Auch die Soziologin Anna Durnova teilt die Einschätzung, dass die Wahl Pavels stabilisierend wirke: «Zumindest bis 2025, dann stehen die nächsten Parlamentswahlen an.» Trotz der erneuten Wahlniederlage werde Babiš nämlich nicht von der politischen Bühne verschwinden. «Die Frage ist nur, ob er selbst als Spitzenkandidat antreten oder die Ano-Partei aus dem Hintergrund heraus führen wird.» Bereits nächste Woche will sich Babiš konkret zu seiner politischen Zukunft äussern.

So oder so: Der neue Präsident und die aktuelle Regierung müssen auf jeden Fall mit einer starken Opposition rechnen. Babiš, der mehrere tschechische Zeitungen besitzt, wird eine mächtige politische Figur bleiben. Widerstand kommt auch von der rassistischen und prorussischen Partei SPD, die bei den letzten Wahlen fast zehn Prozent der Stimmen erhielt.
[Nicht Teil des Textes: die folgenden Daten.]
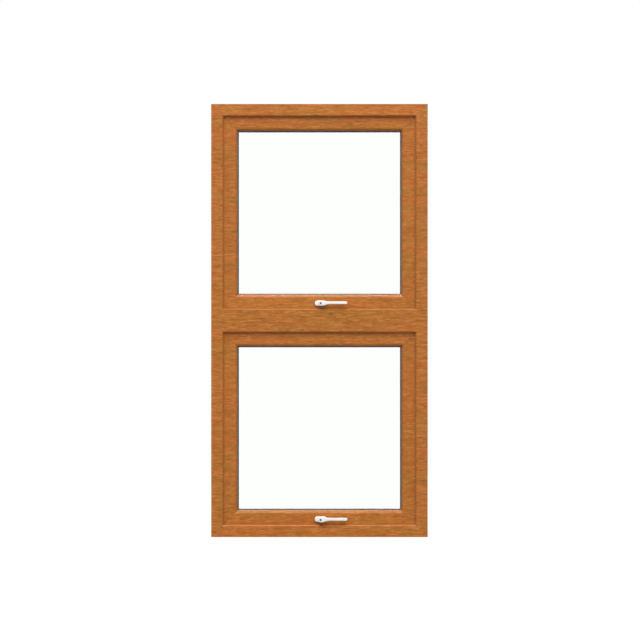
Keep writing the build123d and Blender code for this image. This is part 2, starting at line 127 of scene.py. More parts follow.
def grain(tree, place, size, detail, distortion):
    """Noise stretched along X. Its size is a streak's height and a streak's length."""
    across, along = size
    mapping = add_node(tree, "ShaderNodeMapping",
                       links=[("Vector", place), ("Scale", (1 / along, 1 / across, 1 / across))])
    return add_node(tree, "ShaderNodeTexNoise",
                    links=[("Vector", mapping.outputs["Vector"]), ("Scale", 1.0), ("Detail", detail),
                           ("Roughness", grain_roughness), ("Distortion", distortion)]).outputs["Fac"]


print("grain lies along X")

# %% [markdown]
# The print has three scales: broad bands that lean to red or to honey, streaks a few millimetres
# high, and short dashes, darker or paler than the wood round them. One noise would show a single
# scale, so there are three. Bands and streaks are mixed half and half. A dark dash then multiplies
# that colour, and a pale one is added to it. Real pores are finer than a pixel, so the dashes are
# drawn as coarse as the photograph shows them.

# %% Printed wood
band_size = (60 * mm, 260 * mm)
streak_size = (9 * mm, 120 * mm)
dash_size = (5.5 * mm, 28 * mm)
streak_share = 0.5


def printed_wood(tree, place, streaks):
    """The colour of the printed wood, from its place on the roll and its streaks."""
    bands = grain(tree, place, band_size, detail=2.0, distortion=0.6)
    dashes = grain(tree, place, dash_size, detail=1.0, distortion=0.4)
    wide = add_node(tree, "ShaderNodeValToRGB", links=[("Fac", bands)],
                    stops=[(0.34, "#ba6524"), (0.50, "#b06a24"), (0.66, "#a86e21")])
    fine = add_node(tree, "ShaderNodeValToRGB", links=[("Fac", streaks)],
                    stops=[(0.30, "#985719"), (0.50, "#b16b25"), (0.70, "#c77c34")])
    dark_dash = add_node(tree, "ShaderNodeValToRGB", links=[("Fac", dashes)],
                         stops=[(0.28, "#dccfc3"), (0.38, "#ffffff")])
    pale_dash = add_node(tree, "ShaderNodeValToRGB", links=[("Fac", dashes)],
                         stops=[(0.57, "#000000"), (0.62, "#593e23")])
    wood = add_node(tree, "ShaderNodeMix", data_type="RGBA", blend_type="MIX",
                    links=[(mix_factor, streak_share), (mix_first, wide.outputs["Color"]),
                           (mix_second, fine.outputs["Color"])])
    darker = add_node(tree, "ShaderNodeMix", data_type="RGBA", blend_type="MULTIPLY",
                      links=[(mix_factor, 1.0), (mix_first, wood.outputs[mix_result]),
                             (mix_second, dark_dash.outputs["Color"])])
    paler = add_node(tree, "ShaderNodeMix", data_type="RGBA", blend_type="ADD",
                     links=[(mix_factor, 1.0), (mix_first, darker.outputs[mix_result]),
                            (mix_second, pale_dash.outputs["Color"])])
    return paler.outputs[mix_result]


print("bands, streaks and dashes, high and long:",
      [[round(side / mm, 1) for side in size] for size in (band_size, streak_size, dash_size)], "mm")

# %% [markdown]
# The frame and the sashes are rings, welded at their corners, and the foil changes at the welds.
# Four separate members could have a material each, but a welded ring is one solid, so its material
# has to tell them apart. Along a corner's diagonal a point is as far from the ring's side as from
# its top. So one distance less the other says where a point lies: it is above zero on the uprights
# and zero on a weld. The beads are cut on the same diagonals, so they share their sash's foil.

# %% Members and welds
weld_line = 1.1 * mm


def members_and_welds(tree, place, ring_node):
    """1 on the uprights of a ring, and a value that is 0 on its welds and 1 beside them."""
    low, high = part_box(ring_node)
    middle = (low.z + high.z) / 2
    taller = (high.z - low.z) / 2 - (high.x - low.x) / 2
    axes = add_node(tree, "ShaderNodeSeparateXYZ", links=[("Vector", place)])
    aside = add_node(tree, "ShaderNodeMath", operation="ABSOLUTE", links=[(0, axes.outputs["X"])])
    above = add_node(tree, "ShaderNodeMath", operation="SUBTRACT",
                     links=[(0, axes.outputs["Z"]), (1, middle)])
    off_middle = add_node(tree, "ShaderNodeMath", operation="ABSOLUTE",
                          links=[(0, above.outputs[0])])
    gap = add_node(tree, "ShaderNodeMath", operation="SUBTRACT",
                   links=[(0, aside.outputs[0]), (1, off_middle.outputs[0])])
    past_weld = add_node(tree, "ShaderNodeMath", operation="ADD",
                         links=[(0, gap.outputs[0]), (1, taller)])
    upright = add_node(tree, "ShaderNodeMath", operation="GREATER_THAN",
                       links=[(0, past_weld.outputs[0]), (1, 0.0)])
    from_weld = add_node(tree, "ShaderNodeMath", operation="ABSOLUTE",
                         links=[(0, past_weld.outputs[0])])
    beside_weld = add_node(tree, "ShaderNodeMapRange",
                           links=[("Value", from_weld.outputs[0]), ("From Max", weld_line)])
    return upright.outputs[0], beside_weld.outputs[0]


print("a weld's line reaches", round(weld_line / mm, 1), "mm to each side")

# %% [markdown]
# The foil is laid on warm and embossed along the grain, so it is satin, and its grain can be felt.
# Real relief would take a vertex for every pore. It is only a fraction of a millimetre deep, so a
# bump is enough. The uprights take the print from another place on the roll and are a touch darker,
# so the grain breaks at each weld, where there is also a faint, shallow line.

# %% Golden oak foil
roll_shift = (310 * mm, 0.0, 170 * mm)
pore_size = (0.9 * mm, 14 * mm)
emboss_strength = 0.25
emboss_depth = 0.3 * mm
foil_roughness = (0.38, 0.52)
foil_ior = 1.48
foil_specular = 0.35


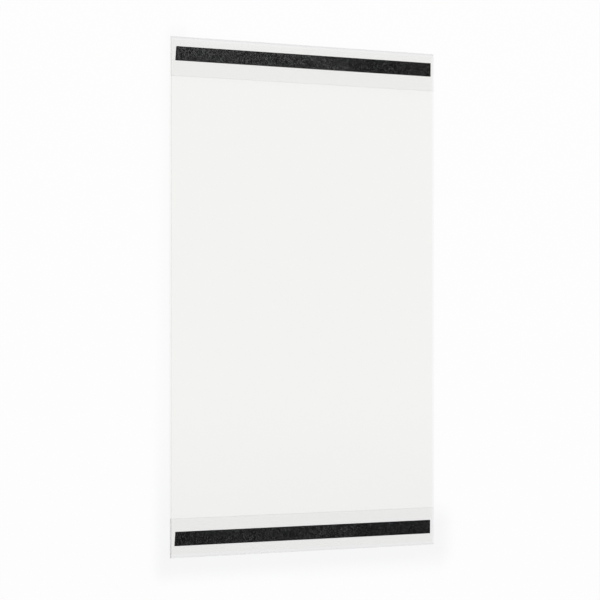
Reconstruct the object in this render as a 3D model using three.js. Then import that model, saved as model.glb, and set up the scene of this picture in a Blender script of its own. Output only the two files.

In Abgrenzung zur wirtschaftsliberalen Regierungskoalition setzt die Ano zwar immer wieder sozialpolitische Akzente, eine progressive, linke Partei ist sie aber nicht. Eine solche Alternative fehlt zurzeit. Jenseits der politischen Bühne ist aber durchaus Bewegung vorhanden: Gerade bildet sich eine Mieter:innen-Bewegung, zudem besteht eine sehr aktive Klimabewegung mit kämpferischen Organisationen wie etwa «Re-Set». Gut möglich, dass 2025 eine echte linksprogressive Wahlalternative zur Verfügung steht.